Spatialand makes software tools that help turn existing content and environments into fully immersive virtual reality experiences. Given Walmart’s sprawling retail real-estate and plans to push into new markets where it doesn’t have a physical presence yet, Spatialand’s solutions offer a great way to create virtual store environments for users to browse and shop in. Spatialand founder Kim Cooper and her small 10-man team will join Walmart as part of the deal for an undisclosed amount.

Image: Flickr

The last couple of years have seen a slight shift away from VR into more AR-oriented applications, as the success of projects like Niantic’s Pokemon Go and Ikea’s Ikea Place has driven a rapid rise in interest in the space.
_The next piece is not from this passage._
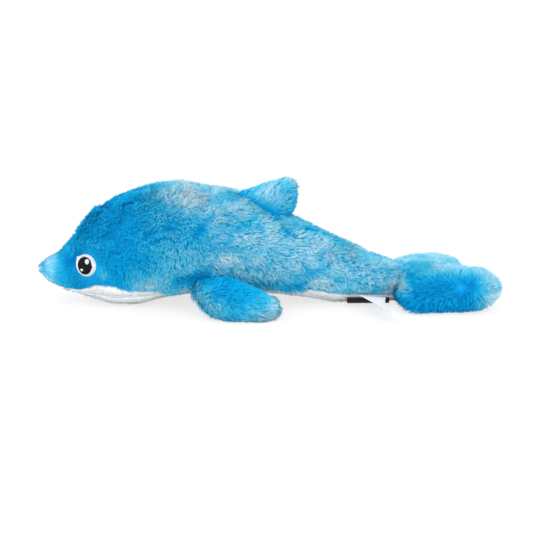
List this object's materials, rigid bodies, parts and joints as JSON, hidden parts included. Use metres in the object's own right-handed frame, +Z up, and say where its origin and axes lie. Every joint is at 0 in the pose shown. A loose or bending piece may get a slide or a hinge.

Virtually every major tech giant has an AR-oriented product as part of their portfolio now, from Google’s ARCore to Apple’s ARKit to Facebook’s ARStudio. However, Walmart appears to be aiming at a slightly long-term timeline for the fruits of Spatialand’s labours.

Spatialand worked with Walmart’s incubator Store No. 8 on a project last year which resulted in a proof-of-concept VR experience for shoppers. The project’s success led to Spatialand’s acquisition, and Store No. 8 principal Katie Finnegan will serve as interim CEO on the new VR company at Walmart.

In an interview, Katie said her group is “focused on retail experiences that may not go mainstream for five to 10 years”. While declining to offer specifics on what Spatialand will create for Walmart, she did add that the team’s outputs may not be visible “for 12-18 months”. Judging by these timelines, Walmart appears to be aiming to create products for a future time when the cost of VR products has reduced and the tech has become as widespread and common as smartphone AR apps are today.

Kim is hopeful of her future at Walmart and the future of VR in retail. In a blog post, she wrote, “The future of retail is transforming every day due to the exponential incorporation of virtual reality technology...Retail is only one of the first sectors to undergo this shift; soon, not only will product design be heavily influenced by immersive tech, but consumers will also begin to directly reap the rewards as well.”